Abstract:
Almost every financial institution, for instance, credit card companies and banks
heavily rely on credit risk grade systems to determine whether to issue a loan to the
probable debtor. They put the applicants into 8 categories like Superior, Good,
Acceptable, Marginal, Special Mention, Substandard, Doubtful, and Bad. They
generally depend on traditional judgmental techniques to approve the application which
takes a longer period of time. The process can be quickened by applying machine
learning algorithms where the models learn from data by analyzing the pattern and then
providing us with insight. Credit risk must be handled properly and it is very important
for banking institutions, as loss can appear when the debtor is unable to pay back the
owed money. In this study, the dataset will be analyzed where people are applying for
a loan will be my research subject. Various popular machine learning algorithms such
as Random Forest, Decision Tree, Naïve Bayes, KNN, Logistic Regression, and SVM
will be applied to train different models and try to predict the outcome of an application
being risky to grant a loan or not. The results like accuracy, precision, recall, and F1-
Score, the training, and the testing time of each model trained by the mentioned
machine learning algorithms will be compared.

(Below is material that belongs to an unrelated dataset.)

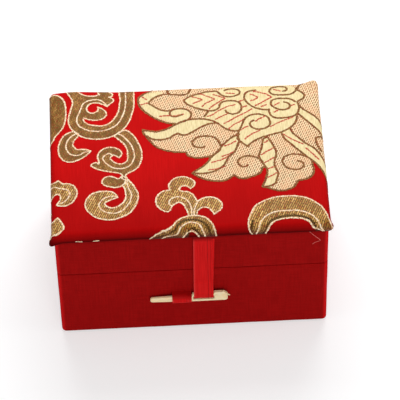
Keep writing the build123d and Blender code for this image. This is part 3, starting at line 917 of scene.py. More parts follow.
ARCH_SHADES = [
    [(-15.5, -42.5), (-12, -40.3), (-9, -39.4), (-6.7, -38.4), (-5.3, -36.7), (-3, -35), (0, -34.5),
     (3, -35), (5.6, -36.7), (7.2, -39), (7.8, -43)],
    [(28.6, -43), (29.8, -39.4), (32, -37), (35, -35.3), (39, -34.5), (43.6, -34.7), (47.2, -36),
     (49.6, -38.3), (51, -42)],
    [(24.2, -43.5), (24.3, -39), (24.9, -36)],
    [(-2.5, -44.5), (-1.8, -40.9), (0, -38.1), (2, -38.9), (3.6, -41), (4.3, -45)],
]
CLOUDS = [
    LEFT_LOBE, BIG_SCROLL, COMMA, CURL, SMALL_LOBE,
    HOOK, EDGE_CURL, EDGE_LEAF, SPRIG, LEFT_ARCH, RIGHT_ARCH,
]
CLOUD_LINES = [
    BIG_SCROLL_LINE, COMMA_LINE, CURL_LINE, HOOK_LINE, EDGE_CURL_LINE,
    *SPRIG_LINES, *LEFT_ARCH_LINES, *RIGHT_ARCH_LINES,
]
FLECKS = [
    [(-46.9, -41.3), (-45.6, -41.6), (-44.2, -41.8)],
    [(-39.9, -41.7), (-38.6, -41.6), (-37.3, -41.4)],
    [(-57.5, -25.5), (-57, -26.7), (-57.6, -27.8)],
]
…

Finally, the result of each model will
be evaluated by applying K-Fold Cross-validation, confusion matrix, and AUC-ROC
Cure technique to find the best machine learning model among the mentioned models.
In this study, it has been observed that Random Forest is overall the best model with an
accuracy of 97.35%, precision of 99.84%, recall of 94.80%, F1-Score of 96.77%, AUC
Value of 96.8%, while logistic regression is the second-best algorithm to tackle this
problem with 96.59% of accuracy rate.